© JUNGE FREIHEIT Verlag GmbH & Co. www.jungefreiheit.de 29/19 / 12. Juli 2019

Grüße aus Den Haag
Gefährdetes Kulturerbe
Tom Zwitser

Nach Griechenland die älteste Kulturlandschaft Europas? Vielleich fällt Ihnen Italien, Frankreich oder Spanien ein. Aber nein, es ist Friesland, zwischen dem IJsselmeer und Dänemark gelegen. Manche Orte in diesem Gebiet waren bereits vor 2.500 Jahren besiedelt. Die Friesen bauten künstliche Anhöhen (Warften) in das sumpfige, oft vom Meer überflutete Kleigebiet. Dann kamen die Mönche, konstruierten Deiche, bauten Kirchen und tauften das Volk. Groningen ist das Zentrum. Hier gibt es die meisten Warften, und auf ihnen stehen imposante romanogotische Kirchen mit wunderschönen germanischen Motiven. Eine davon: die St. Walfriduskerk in Bedum. Sie fällt durch ihren schiefen Turm auf, der sich stärker neigt als der Turm von Pisa.

Viele alte Bauernhöfe sind bereits für unbewohnbar erklärt und abgerissen worden.

Wobei wir beim Thema sind. Das Kleigebiet ist nicht sehr stabil. Als dort in den sechziger Jahren Gasvorkommen entdeckt wurden, waren alle begeistert. Die Ausbeutung ging los. Ohne Gas gäbe es keinen Hafen in Rotterdam, keinen Flughafen Schiphol, und auch die Autobahnen hätten ohne die Gasausbeute nicht gebaut werden können.

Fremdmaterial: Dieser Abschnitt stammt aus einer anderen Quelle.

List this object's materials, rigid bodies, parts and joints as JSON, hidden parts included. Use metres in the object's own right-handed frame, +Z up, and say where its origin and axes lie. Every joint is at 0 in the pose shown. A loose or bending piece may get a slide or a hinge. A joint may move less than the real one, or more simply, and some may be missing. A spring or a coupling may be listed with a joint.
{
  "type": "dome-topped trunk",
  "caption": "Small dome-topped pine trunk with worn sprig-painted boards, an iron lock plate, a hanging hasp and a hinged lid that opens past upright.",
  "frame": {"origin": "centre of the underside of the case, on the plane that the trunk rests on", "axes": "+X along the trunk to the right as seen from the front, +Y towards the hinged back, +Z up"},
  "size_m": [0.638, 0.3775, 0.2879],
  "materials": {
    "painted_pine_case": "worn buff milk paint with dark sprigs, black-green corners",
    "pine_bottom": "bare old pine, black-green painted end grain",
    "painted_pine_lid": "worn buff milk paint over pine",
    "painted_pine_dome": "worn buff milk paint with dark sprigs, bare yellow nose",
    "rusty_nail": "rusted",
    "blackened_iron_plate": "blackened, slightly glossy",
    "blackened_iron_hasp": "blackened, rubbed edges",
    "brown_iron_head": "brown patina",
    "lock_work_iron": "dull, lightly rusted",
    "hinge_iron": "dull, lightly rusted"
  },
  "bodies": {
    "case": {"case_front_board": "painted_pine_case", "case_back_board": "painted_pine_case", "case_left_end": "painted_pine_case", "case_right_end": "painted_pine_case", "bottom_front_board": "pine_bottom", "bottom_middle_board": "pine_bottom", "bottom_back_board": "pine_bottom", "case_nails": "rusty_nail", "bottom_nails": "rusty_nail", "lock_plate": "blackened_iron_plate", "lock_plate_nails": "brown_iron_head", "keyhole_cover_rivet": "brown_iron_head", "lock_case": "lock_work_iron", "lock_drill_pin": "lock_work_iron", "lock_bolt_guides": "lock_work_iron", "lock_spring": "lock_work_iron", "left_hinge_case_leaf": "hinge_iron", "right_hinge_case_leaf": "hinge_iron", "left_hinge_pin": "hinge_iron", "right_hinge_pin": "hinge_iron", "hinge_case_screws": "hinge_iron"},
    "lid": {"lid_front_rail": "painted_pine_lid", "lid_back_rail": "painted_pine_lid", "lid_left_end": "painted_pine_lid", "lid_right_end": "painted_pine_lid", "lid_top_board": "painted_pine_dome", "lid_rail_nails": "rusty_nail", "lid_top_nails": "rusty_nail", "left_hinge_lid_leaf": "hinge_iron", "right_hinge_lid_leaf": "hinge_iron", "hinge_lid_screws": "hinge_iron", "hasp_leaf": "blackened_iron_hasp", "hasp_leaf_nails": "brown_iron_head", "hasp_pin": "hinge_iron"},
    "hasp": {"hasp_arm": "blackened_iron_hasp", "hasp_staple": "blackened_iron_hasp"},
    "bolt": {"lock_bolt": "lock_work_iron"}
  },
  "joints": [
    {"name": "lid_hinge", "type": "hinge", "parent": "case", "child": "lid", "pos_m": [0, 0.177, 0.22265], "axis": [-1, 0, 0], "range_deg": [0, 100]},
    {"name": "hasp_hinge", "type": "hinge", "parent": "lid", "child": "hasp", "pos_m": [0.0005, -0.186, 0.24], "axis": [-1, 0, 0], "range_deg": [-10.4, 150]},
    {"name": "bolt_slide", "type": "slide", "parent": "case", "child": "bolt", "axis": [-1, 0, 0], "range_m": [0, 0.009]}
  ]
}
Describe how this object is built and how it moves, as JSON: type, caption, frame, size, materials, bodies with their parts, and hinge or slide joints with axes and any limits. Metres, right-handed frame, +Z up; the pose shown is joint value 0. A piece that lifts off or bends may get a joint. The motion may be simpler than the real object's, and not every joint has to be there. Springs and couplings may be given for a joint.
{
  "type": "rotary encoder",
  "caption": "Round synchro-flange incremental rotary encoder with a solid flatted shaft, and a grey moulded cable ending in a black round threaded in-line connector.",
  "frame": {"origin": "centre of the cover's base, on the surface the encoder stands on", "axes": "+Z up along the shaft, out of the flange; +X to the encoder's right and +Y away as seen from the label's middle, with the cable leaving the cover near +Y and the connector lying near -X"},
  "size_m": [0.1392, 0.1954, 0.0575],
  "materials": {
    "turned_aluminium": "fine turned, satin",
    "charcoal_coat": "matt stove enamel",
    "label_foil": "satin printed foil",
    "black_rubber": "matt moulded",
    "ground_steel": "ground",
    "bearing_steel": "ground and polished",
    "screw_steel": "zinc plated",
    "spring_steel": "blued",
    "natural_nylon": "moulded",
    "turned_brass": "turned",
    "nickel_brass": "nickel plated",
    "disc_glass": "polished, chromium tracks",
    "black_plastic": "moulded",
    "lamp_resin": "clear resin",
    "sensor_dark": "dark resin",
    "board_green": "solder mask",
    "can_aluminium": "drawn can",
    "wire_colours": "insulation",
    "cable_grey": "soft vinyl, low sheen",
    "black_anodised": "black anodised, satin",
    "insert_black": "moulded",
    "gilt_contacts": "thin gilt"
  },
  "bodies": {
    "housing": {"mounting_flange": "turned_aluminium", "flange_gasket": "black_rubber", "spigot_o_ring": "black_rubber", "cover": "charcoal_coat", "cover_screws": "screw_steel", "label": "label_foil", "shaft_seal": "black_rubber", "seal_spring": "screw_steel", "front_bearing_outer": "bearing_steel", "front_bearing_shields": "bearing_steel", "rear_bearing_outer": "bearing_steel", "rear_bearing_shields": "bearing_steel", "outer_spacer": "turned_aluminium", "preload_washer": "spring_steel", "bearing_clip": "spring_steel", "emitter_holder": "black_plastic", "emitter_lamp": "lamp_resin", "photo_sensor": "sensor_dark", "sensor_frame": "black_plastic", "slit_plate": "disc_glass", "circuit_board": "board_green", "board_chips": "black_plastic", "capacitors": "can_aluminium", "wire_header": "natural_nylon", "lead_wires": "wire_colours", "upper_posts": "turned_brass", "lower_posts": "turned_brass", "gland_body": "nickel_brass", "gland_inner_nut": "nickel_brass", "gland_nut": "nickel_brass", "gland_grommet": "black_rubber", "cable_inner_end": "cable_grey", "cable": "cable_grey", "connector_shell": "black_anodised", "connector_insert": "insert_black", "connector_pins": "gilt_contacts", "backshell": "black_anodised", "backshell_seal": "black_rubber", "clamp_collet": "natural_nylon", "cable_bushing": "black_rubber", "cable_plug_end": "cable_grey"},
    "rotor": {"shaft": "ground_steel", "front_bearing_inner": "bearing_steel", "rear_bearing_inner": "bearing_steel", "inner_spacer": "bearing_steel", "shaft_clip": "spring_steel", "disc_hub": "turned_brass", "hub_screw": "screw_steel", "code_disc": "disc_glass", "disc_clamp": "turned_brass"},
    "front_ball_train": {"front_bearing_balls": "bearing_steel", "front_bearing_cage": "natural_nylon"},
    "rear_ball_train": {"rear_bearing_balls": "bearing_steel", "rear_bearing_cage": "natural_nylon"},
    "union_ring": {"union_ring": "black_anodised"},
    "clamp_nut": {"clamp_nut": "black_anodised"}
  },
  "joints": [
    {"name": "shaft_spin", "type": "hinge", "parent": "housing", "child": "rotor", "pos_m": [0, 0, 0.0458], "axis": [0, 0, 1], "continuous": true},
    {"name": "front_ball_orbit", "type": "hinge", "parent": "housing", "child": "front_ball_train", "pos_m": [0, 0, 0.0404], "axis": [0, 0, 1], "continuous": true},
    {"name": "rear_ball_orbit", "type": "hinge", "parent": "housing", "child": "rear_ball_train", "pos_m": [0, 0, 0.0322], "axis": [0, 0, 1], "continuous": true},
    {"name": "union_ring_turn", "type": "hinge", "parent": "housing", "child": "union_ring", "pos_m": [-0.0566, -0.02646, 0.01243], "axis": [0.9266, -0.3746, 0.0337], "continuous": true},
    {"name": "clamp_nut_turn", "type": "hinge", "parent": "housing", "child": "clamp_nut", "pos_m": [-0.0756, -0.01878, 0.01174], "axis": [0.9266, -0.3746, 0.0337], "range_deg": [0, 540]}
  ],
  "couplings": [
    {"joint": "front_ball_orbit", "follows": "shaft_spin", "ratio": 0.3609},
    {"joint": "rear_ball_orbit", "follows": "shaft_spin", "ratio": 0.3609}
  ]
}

Doch schon in den achtziger Jahren fing aufgrund der Gasförderung die Erde an zu beben, zumeist mit Stärke 3 auf der Richterskala.„Nicht schwer“, könnte man sagen. Aber das über Jahrzehnte? Nur mit viel Engagement ist es möglich, die Gebäude zu erhalten. Entschädigungen gibt es nicht. Die Verzögerungstaktik der Regierung ist himmelschreiendes Unrecht. Viele Bauernhöfe und Häuser aus dem 18. und 19. Jahrhundert sind bereits abgerissen worden. Die zweit­älteste Kulturlandschaft Europas verschwindet schneller als man denkt.

Nun endlich hat die niederländische Regierung reagiert. Bis 2030 soll die Förderung auslaufen. Schön, höre ich manchen sagen, aber von Wind, Erdwärme und Sonne kann man nicht leben. Statt russisches Gas zu importieren, verschuldet sich das Land mit Milliarden von Euro und zwingt Bürger parallel dazu, wahnsinnige Steuerpflichten zu erfüllen. Zurück bleibt der geschockte Groninger. 

Doch halt. Etwas Positives gibt es: Die „Stichtung Oude Groninger Kerken“ verwaltet rund 91 Groninger Kirchen. Durch Ankauf, Restaurierung und Instandhaltung pflegt sie das Kulturerbe Groningens. Man kann spenden!